Fiat Chrysler Automobiles NV’s talks to combine with French carmaker PSA Group point to intensifying pressure on global carmakers to join forces in squeezing costs and tackling the expensive shift to electric cars.
Fiat and Peugeot maker PSA confirmed Wednesday they’re holding discussions aimed at creating one of the world’s leading auto groups. PSA shares rose the most in just over a year, while Fiat jumped as much as 11%.
The carmakers are discussing forming a Dutch holding company, with the board makeup still under consideration, according to people familiar with the matter.
PSA’s board plans an extraordinary meeting on Wednesday to authorize management to negotiate the final terms of a potential deal, said the people, who asked not to be named because the information isn’t public. Fiat directors are ready to discuss any offer from PSA, the people said.
A merger of Fiat Chrysler and PSA, the No. 2 for car sales in Europe, would create a regional powerhouse to rival Volkswagen AG, and have a stock-market value of about $49 billion — comparable to Japan’s Honda Motor Co. The tie-up would also bring together two auto-making dynasties, the billionaire Agnelli clan in Italy and the Peugeot family of France. Under the current proposal, the Agnelli’s holding, Exor, could become the single biggest investor in the combined entity, one of the people said.
Their talks come several months after Fiat Chrysler and PSA, led by Chief Executive Officer Carlos Tavares, explored a partnership on pooling investment to build cars in Europe, and following the collapse in June of negotiations between the Italian-American carmaker and French competitor Renault SA.
Automakers face tremendous pressure to pool their resources for platform development, manufacturing and purchasing as they battle through trade wars, a global slowdown and an expensive shift toward electrification and autonomous driving. Producers face the additional burden in Europe of new rules on emissions.
Against this backdrop, the pace of dealmaking has picked up. Volkswagen in July said it will work with Ford Motor Co. on electric and self-driving car technology, while Toyota Motor Corp. is strengthening ties with partners such as Subaru Corp. and China’s BYD Co. The Indian conglomerate that owns Jaguar Land Rover has said it’s open to finding partners for the British automaker but isn’t planning on selling the embattled unit.

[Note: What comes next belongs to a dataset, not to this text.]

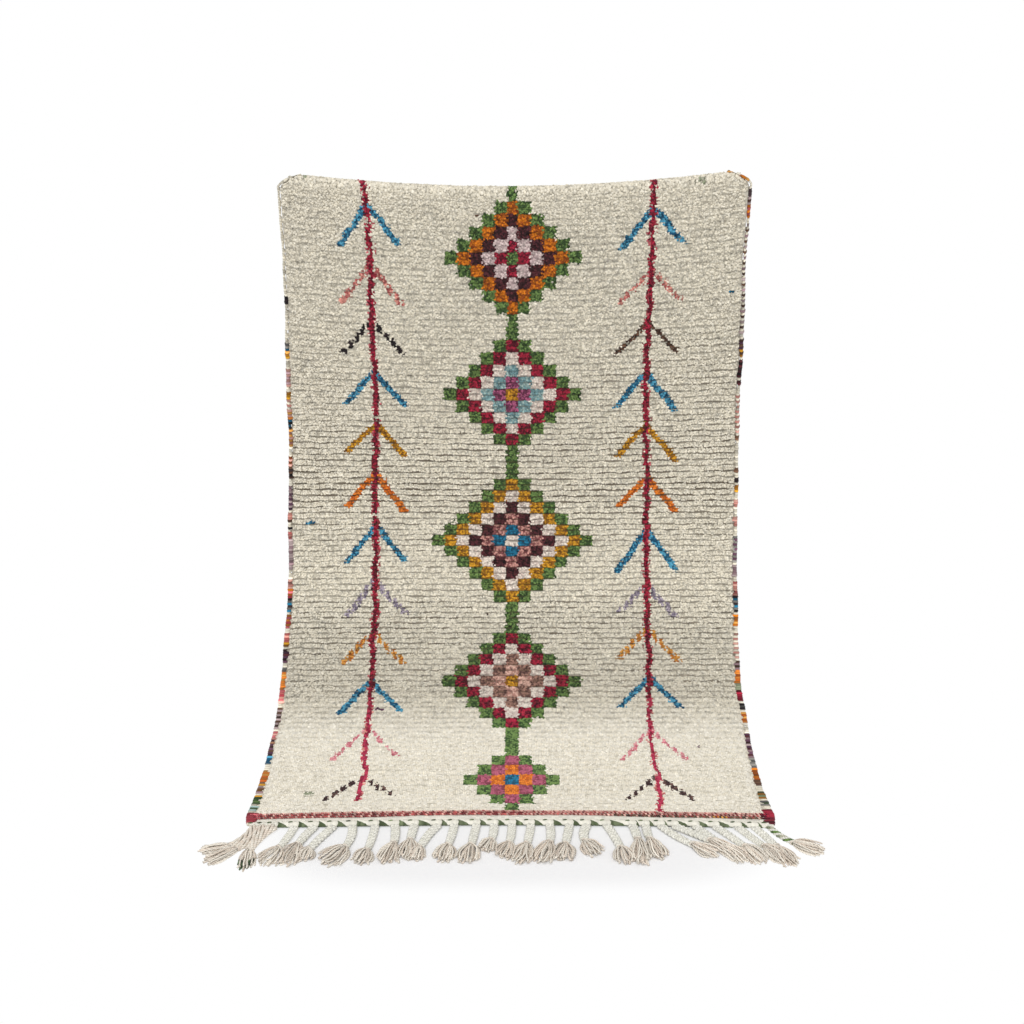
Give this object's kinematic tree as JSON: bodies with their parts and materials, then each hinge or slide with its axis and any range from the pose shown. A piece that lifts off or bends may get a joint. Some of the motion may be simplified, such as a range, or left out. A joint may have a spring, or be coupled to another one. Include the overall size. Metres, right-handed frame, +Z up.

Dismal car sales have also added to the mix. Volkswagen on Wednesday lowered its outlook for vehicle deliveries this year due to a faster-than-expected decline in auto markets.

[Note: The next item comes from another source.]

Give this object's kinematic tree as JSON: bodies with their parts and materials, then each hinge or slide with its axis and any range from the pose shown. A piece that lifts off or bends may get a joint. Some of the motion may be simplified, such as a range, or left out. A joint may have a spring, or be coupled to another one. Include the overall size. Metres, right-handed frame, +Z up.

In any deal with Fiat, the French government would play a key role because France is one of the biggest owners of PSA, whose brands also include Opel, Vauxhall and Citroen. The French finance ministry signaled support for the deal Wednesday, while warning it would scrutinize the jobs impact and governance structure of the new company, as well as its commitment to build a European battery-maker.
Tavares is likely to keep the CEO title at the combined company while John Elkann, scion of the Italian-American automaker’s founding Agnelli family, would be chairman, the people said. Cost cuts would focus on administrative roles rather than factory jobs, and no plant shutdowns were planned, though that could change, the people said. PSA’s head of human resources told unions Wednesday no plants shutdown were planned in France.
Analysts greeted word of a possible deal warmly. “In our view the combination of FCA and PSA has more logic than the previously attempted FCA-RNO deal and has a far greater chance of success,” Max Warburton, a Bernstein analyst, wrote in a note to clients.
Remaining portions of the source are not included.